Why storage choices matter even more with Talos
With Talos, it changes how Kubernetes nodes are managed and how you manage them. You cannot log into a host operating system and start tweaking things. You can’t install random packages to work around issues. Every interaction happens through the Talos API or Kubernetes shell itself.
So, long story short, this has a direct impact on the storage design you choose. As we know, local only storage for a Kubernetes node means that you can’t move workloads tied to persistent data to another node as the data will not be there.
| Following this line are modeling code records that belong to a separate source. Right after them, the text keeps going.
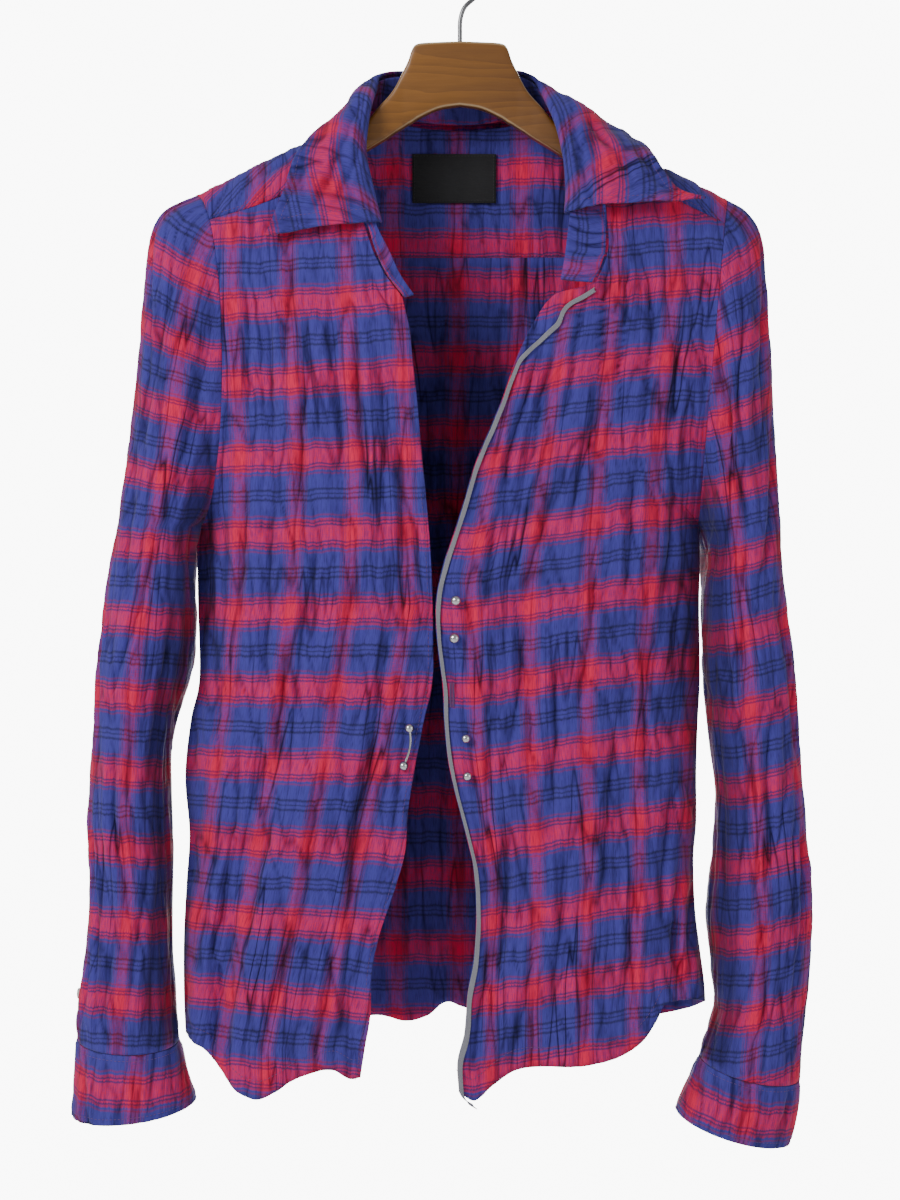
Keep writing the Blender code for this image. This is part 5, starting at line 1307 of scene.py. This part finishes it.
# Half of the wooden body, from its middle out: reach along X, top, foot, thickness.
Wood = namedtuple("Wood", "reach top foot thick")
WOOD = [
    Wood(0, -71.5, -117, 14), Wood(15, -72, -119.5, 14), Wood(29, -73, -126, 14), Wood(33.5, -76.5, -129, 14),
    Wood(36.5, -85, -130.5, 14), Wood(40.5, -93.5, -133, 14), Wood(45.5, -103.5, -136, 14.5),
    Wood(50.5, -110.5, -139.5, 15), Wood(57, -117.5, -143.5, 16), Wood(66, -127.5, -149, 17),
    Wood(80, -139, -158.5, 18), Wood(100, -150, -170, 20), Wood(125, -161, -184, 23),
    Wood(150, -172, -196, 25), Wood(168, -181, -204, 24), Wood(177, -187, -203, 20), Wood(181, -191, -199, 12),
]

WOOD_SIDES, WOOD_ALONG = 72, 110


def stained_wood():
    wood = Finish("stained_wood", {"Coat Weight": 0.35, "Coat Roughness": 0.3, "Specular IOR Level": 0.5})
    where = wood.node("ShaderNodeTexCoord", output=3)
    slow = wood.noise(wood.mapped(where, (1.5, 6, 6)), 6, detail=3)
    figure = wood.node("ShaderNodeTexWave", {"bands_direction": "Z", "wave_profile": "SAW"}, {
        "Vector": wood.mapped(where, (0.12, 1, 1)), "Scale": 45, "Distortion": 12, "Detail": 3, "Detail Scale": 1.4})
    pores = wood.noise(wood.mapped(where, (60, 900, 1400)), 1, detail=3, roughness=0.6)
    x = wood.node("ShaderNodeSeparateXYZ", (), {0: where}, output=0)
    side = x * 4 + 0.5
    grain = wood.node("ShaderNodeValToRGB", {"stops": [
        (0.0, (0.11, 0.036, 0.003)), (0.35, (0.22, 0.082, 0.006)), (0.7, (0.32, 0.125, 0.010)),
        (1.0, (0.42, 0.180, 0.018))]}, {0: figure * 0.3 + slow * 0.4 + pores * 0.3})
    # Painted shade: the wood is darkened more and more from x = -125 mm to x = +125 mm, away from the window light.
    colour = wood.mix(side, grain, (0.45, 0.40, 0.42), "MULTIPLY")
    # Painted highlight: a paler band along the bevel, where its edges catch the light.
    wear_and_highlight = wood.node("ShaderNodeAttribute", {"attribute_name": "edge"}, output=2)
    colour = wood.mix(wear_and_highlight * 0.8, colour, (0.50, 0.36, 0.20))
    return wood.feed(Base_Color=colour, Roughness=0.34 + pores * 0.18,
                     Normal=wood.bump(pores, 0.00015, 0.5))


def wood_section(reach, top, foot, thick, square):
    turns = np.linspace(0, 2 * math.pi, WOOD_SIDES, endpoint=False) + math.pi / WOOD_SIDES
    cos, sin = np.cos(turns), np.sin(turns)
    y = np.sign(cos) * np.abs(cos) ** (2 / square) * thick / 2
    z = (top + foot) / 2 + np.sign(sin) * np.abs(sin) ** (2 / square) * (top - foot) / 2
    return np.stack([np.full(WOOD_SIDES, reach), y, z], axis=1)


half = smooth(WOOD, np.linspace(0, len(WOOD) - 1, WOOD_ALONG))
sections = np.vstack([half[:0:-1] * (-1, 1, 1, 1), half])
squares = np.interp(np.abs(sections[:, 0]), [55, 75], [6, 3])
points = np.vstack([wood_section(*row, square) for row, square in zip(sections, squares)])
faces = [tuple(range(WOOD_SIDES)), tuple(range(len(points) - 1, len(points) - 1 - WOOD_SIDES, -1))]
for ring in range(len(sections) - 1):
    for k in range(WOOD_SIDES):
        a, b = ring * WOOD_SIDES + k, ring * WOOD_SIDES + (k + 1) % WOOD_SIDES
        faces.append((b, a, a + WOOD_SIDES, b + WOOD_SIDES))
mesh = bpy.data.meshes.new("hanger_wood")
mesh.from_pydata(points * MM, [], faces)
mesh.shade_smooth()
mesh.set_sharp_from_angle(angle=math.radians(50))
# A thin band on each face where it turns into the bevel, painted paler by the wood finish as a painted highlight.
rise = np.abs(points[:, 2] - np.repeat((sections[:, 1] + sections[:, 2]) / 2, WOOD_SIDES))
rise /= np.repeat((sections[:, 1] - sections[:, 2]) / 2, WOOD_SIDES)
on_face = np.abs(points[:, 1]) > 0.6 * np.repeat(sections[:, 3], WOOD_SIDES) / 2
edge = np.exp(-(((rise - 0.955) / 0.025) ** 2)) * on_face
mesh.attributes.new("edge", "FLOAT", "POINT").data.foreach_set("value", edge.astype(np.float32))
mesh.materials.append(stained_wood())
hanger = bpy.data.objects.new("hanger_wood", mesh)
bpy.context.scene.collection.objects.link(hanger)
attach(hanger, "root")
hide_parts("hanger_body")

PLATED = plain("dark_plated_wire", (0.16, 0.16, 0.17), (0.30, 0.30, 0.31), 0.3, scale=700, depth=0.00003,
               constants={"Metallic": 1.0})
WIRE = 1.65
HOOK_INSIDE = 21        # radius inside the hook's bend
HOOK_RADIUS = HOOK_INSIDE + WIRE
HOLE_FOOT = -84
bend = np.radians(np.linspace(-38, 200, 90))
arc = [(HOOK_RADIUS * math.cos(a), 0, -HOOK_INSIDE + HOOK_RADIUS * math.sin(a)) for a in bend]
stem = smooth([(0, 0, HOLE_FOOT + SEAM_GAP), (0, 0, -66), (0.3, 0, -56), (3, 0, -47.5), (9, 0, -41.5), arc[0]],
              np.linspace(0, 5, 40))
hook = wire("hook_wire", list(stem[:-1]) + arc, WIRE, PLATED)
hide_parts("hanger_hook")


# ---------------------------------------------------------------- floor, light and camera
# The shirt hangs in an evenly lit white studio, before a lit paper backdrop: a broad soft light comes from the upper
# left and a weaker one from the right.

bpy.ops.mesh.primitive_plane_add(size=4.0, location=(0, -0.9, -1.25))
floor = bpy.context.object
floor.name = "studio_floor"
floor.data.materials.append(plain("floor_paper", (0.80, 0.80, 0.80), (0.78, 0.78, 0.78), 0.8, scale=30))
bpy.ops.mesh.primitive_plane_add(size=1.0, location=(0, 3.2, -0.45), rotation=(math.pi / 2, 0, 0))
backdrop = bpy.context.object
backdrop.name = "lit_backdrop"
backdrop.scale = (2.6, 3.2, 1)
white = bpy.data.materials.new("lit_paper")
white.use_nodes = True
paper = white.node_tree.nodes["Principled BSDF"].inputs
paper["Emission Color"].default_value, paper["Emission Strength"].default_value = (1, 1, 1, 1), 9
backdrop.data.materials.append(white)

world = bpy.data.worlds.new("studio")
world.use_nodes = True
sky = world.node_tree.nodes["Background"].inputs
sky["Color"].default_value, sky["Strength"].default_value = (1, 1, 1, 1), 0.39
bpy.context.scene.world = world


def soft_light(name, place, aim, size, power):
    light = bpy.data.lights.new(name, "AREA")
    light.shape, light.size, light.energy = "DISK", size, power
    lamp = bpy.data.objects.new(name, light)
    lamp.location = place
    direction = np.array(aim) - np.array(place)
    lamp.rotation_euler = (math.atan2(math.hypot(direction[0], direction[1]), -direction[2]), 0,
                           math.atan2(-direction[0], direction[1]))
    bpy.context.scene.collection.objects.link(lamp)


soft_light("window", (-1.5, -1.6, 0.6), (0, 0, -0.45), 1.1, 40)
soft_light("fill", (1.9, -1.5, -0.2), (0, 0, -0.45), 1.6, 9)

EYE_LEVEL, DISTANCE, VIEW_HEIGHT = -0.4656, 2.2, 0.84
camera = bpy.data.cameras.new("camera")
camera.sensor_width = 36
camera.lens = camera.sensor_width * DISTANCE / VIEW_HEIGHT
eye = bpy.data.objects.new("camera", camera)
eye.location = (-0.007, -DISTANCE - 0.02, EYE_LEVEL)
eye.rotation_euler = (math.pi / 2, 0, 0)
bpy.context.scene.collection.objects.link(eye)
bpy.context.scene.camera = eye

bpy.context.view_layer.update()
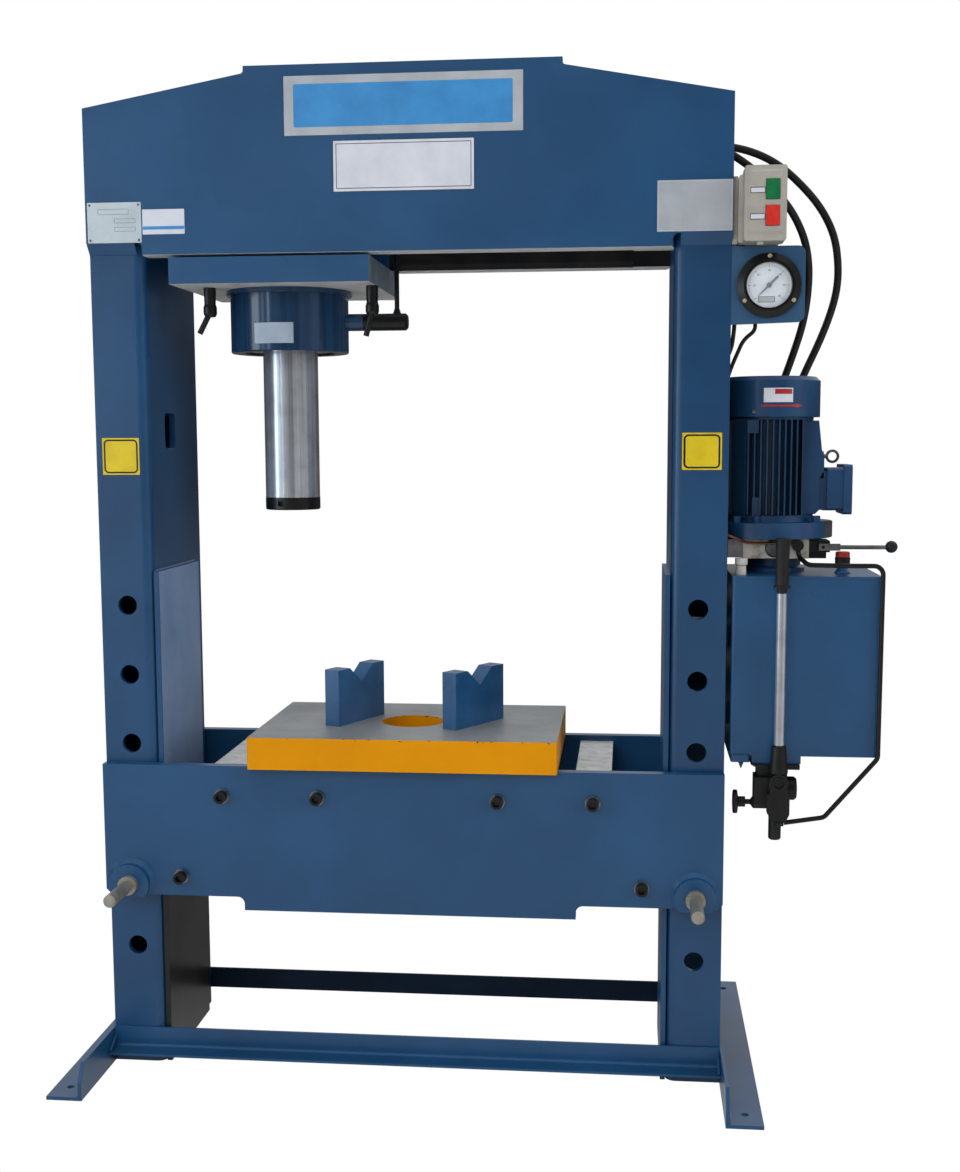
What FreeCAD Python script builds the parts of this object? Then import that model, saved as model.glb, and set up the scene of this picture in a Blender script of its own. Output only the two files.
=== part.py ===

You need a way to replicate the data or share it between your Kubernetes nodes. Talos doesn’t necessarily make storage harder, but it definitely removes shortcuts or hacks that we might make in a lazy way using other Kubernetes distributions. But overall, this is a good thing.
Evaluating Storage Options for a Talos Kubernetes Cluster
Before settling on Ceph, I considered several storage technologies. What were those? Well, note the following:
- Local persistent volumes – these are the simplest option and make work well for just learning Kubernetes in general, but they break down when a node reboots or workloads need to be rescheduled.
- NFS – it is easy to deploy and a good option but it doesn’t perform the best out of other choices from my testing with the hardware choices I have available in my home lab.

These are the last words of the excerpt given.